10. Sacagawea and Lewis & Clark

Sacagawea with Lewis and Clark.
Sacagawea acted as a guide for Lewis and Clark.
Edgar Samuel Paxson, Wikimedia//Public Domain

Sacagawea is well-known as explorer Meriwether Lewis and William Clark’s translator during their Corps of Discovery Expedition, which explored the new Louisana Purchase, but the story of how she actually came to join the expedition is even more incredible. A member of the Shoshone tribe, she was kidnapped by a rival tribe, the Hidatsa, when she was a teenager and was brought to their settlement in South Dakota. She was then sold to a French-Canadian fur trader, Toussaint Charbonneau, who already lived with the Hidatsa. She was made to become one of his two wives and soon became pregnant with his child (polygamy was a Hidatsa tradition Charbonneau readily adopted, according to History.com).

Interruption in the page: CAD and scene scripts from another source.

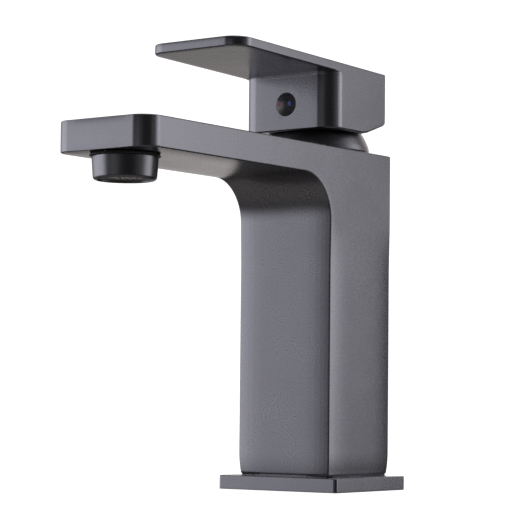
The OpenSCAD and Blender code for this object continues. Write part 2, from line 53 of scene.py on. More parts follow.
def box_mm(node_name):
    """Lowest and highest corner of a CAD node, in millimetres."""
    low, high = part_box(node_name)
    return low / MM, high / MM


# ---- Camera and studio ----

LENS = 144.7
SENSOR = 36.0
EYE = Vector((478.29, -685.86, 35.42))      # to the front right, low beside the column
YAW, PITCH, ROLL = 36.415, 3.818, 0.569     # turned to the left, tilted up, and rolled
CLIP_NEAR, CLIP_FAR = 10.0, 50000.0


def make_camera():
    """Long-lens view from the front right, a little above the table."""
    data = bpy.data.cameras.new("camera")
    data.lens = LENS
    data.sensor_width = SENSOR
    data.clip_start = CLIP_NEAR * MM
    data.clip_end = CLIP_FAR * MM
    camera = bpy.data.objects.new("camera", data)
    bpy.context.scene.collection.objects.link(camera)
    turn = (Matrix.Rotation(math.radians(YAW), 4, "Z")
            @ Matrix.Rotation(math.radians(90 + PITCH), 4, "X")
            @ Matrix.Rotation(math.radians(ROLL), 4, "Z"))
    camera.matrix_world = Matrix.Translation(EYE * MM) @ turn
    bpy.context.scene.camera = camera


def linear(hex_colour):
    """An sRGB colour written as #rrggbb, turned to linear RGBA."""
    parts = [int(hex_colour[i:i + 2], 16) / 255 for i in (1, 3, 5)]
    return tuple(c / 12.92 if c <= 0.04045 else ((c + 0.055) / 1.055) ** 2.4
                 for c in parts) + (1.0,)


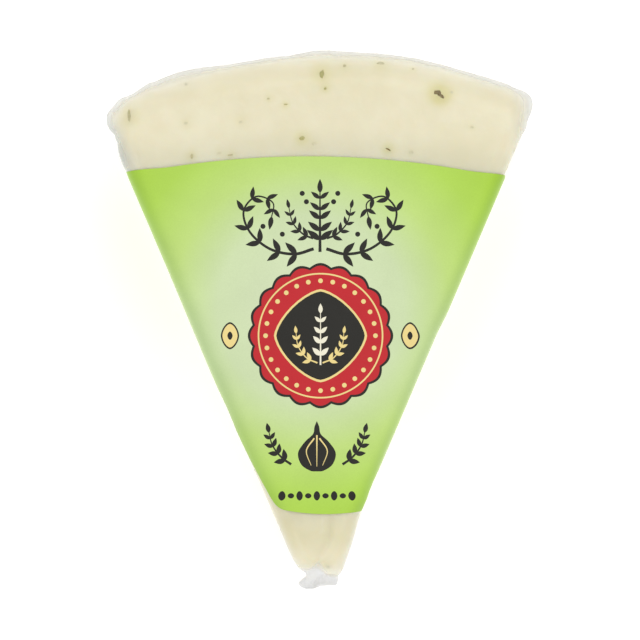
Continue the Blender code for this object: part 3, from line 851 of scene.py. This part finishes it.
def lozenge(centre, half_width, half_height, roundness):
    """A diamond with softened corners and bowed sides."""
    loop = []
    for angle in turns(LOZENGE_STEPS):
        x, y = [copysign(abs(reach) ** roundness, reach) for reach in (cos(angle), sin(angle))]
        loop.append(Vector(centre) + Vector((x * half_width, y * half_height)))
    return loop


def rims(spots):
    """The two rims of a strip of (middle, half width), one running on and the other back."""
    onward = [middle - half for middle, half in spots]
    return onward, [middle + half for middle, half in spots[::-1]]


def leaf(base, angle, length, width):
    """A pointed leaf that grows from its base in one direction."""
    along = toward(angle)
    spots = []
    for share in spaced(0.0, 1.0, LEAF_STEPS)[1:-1]:
        half = width / 2 * sin(pi * share**LEAF_FULLNESS)
        spots.append((base + along * length * share, along.orthogonal() * half))
    right, left = rims(spots)
    return [base, *right, base + along * length, *left]


def stem(line, width):
    """A stem along a line, thinner toward its end."""
    spots = []
    last = len(line) - 1
    for i, point in enumerate(line):
        across = (line[min(i + 1, last)] - line[max(i - 1, 0)]).orthogonal().normalized()
        spots.append((point, across * (width / 2 * (1 - STEM_TAPER * i / last))))
    right, left = rims(spots)
    return right + left


def spray(points, width, leaf_pairs, length, breadth, lean):
    """A stem with pairs of leaves, smaller toward its end, and a leaf on its end."""
    line = bent_curve(points)
    shapes = [stem(line, width)]
    for pair in range(1, leaf_pairs + 1):
        place = round(pair / (leaf_pairs + BARE_END) * (len(line) - 2))
        ahead = line[place + 1] - line[place]
        size = 1 - SPRAY_SHRINK * pair / leaf_pairs
        for side in SIDES:
            angle = atan2(ahead.y, ahead.x) + side * radians(lean)
            shapes.append(leaf(line[place], angle, length * size, breadth * size))
    angle = atan2(*(line[-1] - line[-2]).yx)
    return shapes + [leaf(line[-2], angle, length * TIP_LEAF, breadth * TIP_LEAF)]


def sprays(rows, middle=0.0):
    """The sprays of a table, each with its mirror image."""
    shapes = []
    for ink, points, *sizes in rows:
        for line in both_sides(points, middle):
            shapes += [(ink, shape) for shape in spray(line, *sizes)]
    return shapes


def garland():
    """Two scrolled leafy stems and an upright sprig, above the rosette."""
    berries = [(side * x, y) for x, y in GARLAND_BERRIES for side in SIDES]
    return sprays(GARLAND) + [(BLACK, disc(berry, BERRY_RADIUS)) for berry in berries]


def rosette():
    """The red rosette with its beads, and the black lozenge with a sprig on it."""
    shapes = [(ink, scallops(ROSETTE, radius)) for ink, radius in ROSETTE_RIMS]
    shapes += [(ink, disc(ROSETTE, radius)) for ink, radius in ROSETTE_RINGS]
    for angle in turns(BEADS):
        shapes.append((CREAM, disc(Vector(ROSETTE) + toward(angle) * BEAD_CIRCLE, BEAD_RADIUS)))
    for ink, reach in ROSETTE_LOZENGES:
        shapes.append((ink, lozenge(ROSETTE, reach, reach, LOZENGE_BOW)))
    shapes += sprays(CREST)
    for side in SIDES:
        spot = (side * SIDE_MARK_X, ROSETTE[1])
        shapes += [(ink, lozenge(spot, *halves, SIDE_MARK_BOW)) for ink, halves in SIDE_MARKS]
    return shapes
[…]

By the time Lewis and Clark reached Hidatsa territory in November 1804 and began building their own settlement after establishing friendly contact with the tribe, Sacagawea was six months pregnant. Lewis and Clark met Sacagawea and Charbonneau during their stay and immediately recognized her value as a travel companion—she could speak both Hidatsa and Shoshone, and they could use her language skills to purchase much-needed horses from the Shoshone for the expedition. (She would translate Shoshone into Hidatsa and communicate that to Charbonneau, who would translate the Hidatsa into French and communicate that to a French- and English-speaking member of the Corps.) They waited for Sacagawea to give birth before continuing on their journey, and in 1805, the Corps of Discovery—which now included Sacagawea, Charbonneau, and their newborn son—departed. With Sacagawea's help, they would make it to the Pacific Coast and back with maps, specimens, and important information about the Louisiana Purchase.